The first public persecution of them by the Romans was begun by that monster of mankind, Nero; who to clear himself of the charge of burning Rome, endeavoured to fix the crime on the Christians; and having thus falsely and tyrannically made them guilty, he put them to death by various methods of exquisite cruelty. But though this was the pretence for this barbarity towards them, yet it evidently appears from undoubted testimonies, that they were before hated upon account of their religion, and were therefore fitter objects to fall a sacrifice to the resentment and fury of the tyrant.

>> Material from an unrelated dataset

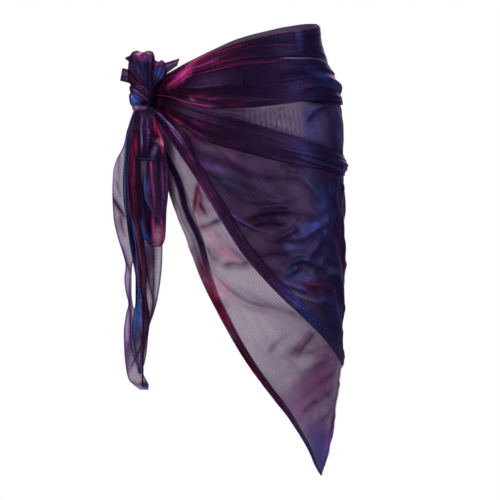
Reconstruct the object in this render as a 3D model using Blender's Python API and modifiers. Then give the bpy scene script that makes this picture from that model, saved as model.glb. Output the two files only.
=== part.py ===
"""A sheer hip scarf, worn: one triangle of cloth wound round the hips and tied at the wearer's right hip.

Metres, +Z up, +X to the wearer's left, +Y to the wearer's back. The origin is the middle of the hips'
hollow, level with the waist folds. Angles go round the body from the front (0) over +X (90) to the
back (180). Tables are in millimetres and degrees.
"""

import math

import bmesh
import bpy
from mathutils import Matrix, Vector

MM = 0.001
WALL = 1.2  # thickness of one layer of cloth
GAP = 0.5  # clear space between two layers
LAYER = WALL + GAP
HEM_LAYER = LAYER + 0.3

# The hollow that the scarf is worn round: one row for each level of the hips.
BODY_COLUMNS = ("z", "half_width", "front_depth", "back_depth")
BODY = (
    (-720, 163, 102, 110),
    (-520, 167, 103, 110),
    (-420, 171, 104, 112),
    (-300, 173, 106, 116),
    (-200, 172, 108, 124),
    (-120, 172, 108, 130),
    (-70, 169, 106, 127),
    (-20, 158, 102, 116),
    (20, 143, 96, 104),
    (60, 131, 90, 94),
    (110, 128, 88, 92),
)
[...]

For [[C]]Tacitus tells us,[[36]] “that they were hated for their crimes.” And what these were, he elsewhere sufficiently informs us, by calling their religion “an execrable superstition.” In like manner Suetonius, in his life of Nero, speaking of the Christians, says, “they were a set of men who had embraced a new and accursed superstition.” And ïtherefore Tacitus farther informs us,[[37]] that those who confessed themselves Christians, “were condemned, not so much for the crime of burning the city, as for their being hated by all mankind.” So that it is evident from these accounts, that it was through popular hatred of them for their religion, that they were thus sacrificed to the malice and fury of Nero. Many of them he dressed up in the skins of wild beasts, that they might be devoured by dogs. Others he crucified. Some he cloathed in garments of pitch and burnt them, that by their flames he might supply the absence of the day-light.